In this resource, I’ve given my container a name ('firstcosmosdbcollection'), assigned it to my resource group, account and database and then given my container a Partition Key of '/CollId'.

Everything has now been set up, so let’s deploy it to Azure!

Deploying to Azure

First, we’ll need to login to Azure via the command line.
If you’ve got it already, run the following command:

az login

When we build infrastructure in Terraform, we need to perform the following three steps:

  1. Terraform Init
  2. Terraform Plan
  3. Terraform Apply

Then create a file called Makefile and write the following code:

.PHONY: init
init:
    terraform init

.PHONY: plan
plan:
    terraform plan

.PHONY: apply
apply: validate
    terraform apply --auto-approve

.PHONY: format
format:
    terraform fmt

.PHONY: validate
validate:
    terraform validate

.PHONY: destroy
destroy:
    terraform destroy --auto-approve

.PHONY: refresh
refresh:
    terraform refresh
Enter fullscreen mode Exit fullscreen mode

Run the following commands to create the azure infrastruture.

make init will create a new configuration for our Terraform environment.It will create a directory called .terraform and download any plugins needed for the configuration.

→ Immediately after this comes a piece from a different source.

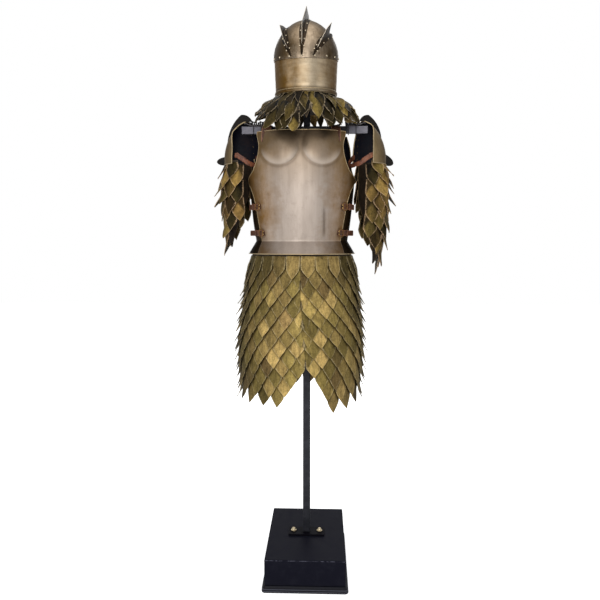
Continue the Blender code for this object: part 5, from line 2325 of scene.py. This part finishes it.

It will also configure the back-end for the Terraform state. Each Terraform provider will have it’s own binaries that are separate from Terraform itself, so the init command will download and install these based on what provider we are using

make plan terraform plan also checks our syntax and attempts to connect to our Azure account to check if there are any differences between our Terraform code and our current state.

make apply This command is used to apply our changes. We should run this command in the same directory as the main.tf file.

It will create the resources in azure which we mentioned in the main.tf file.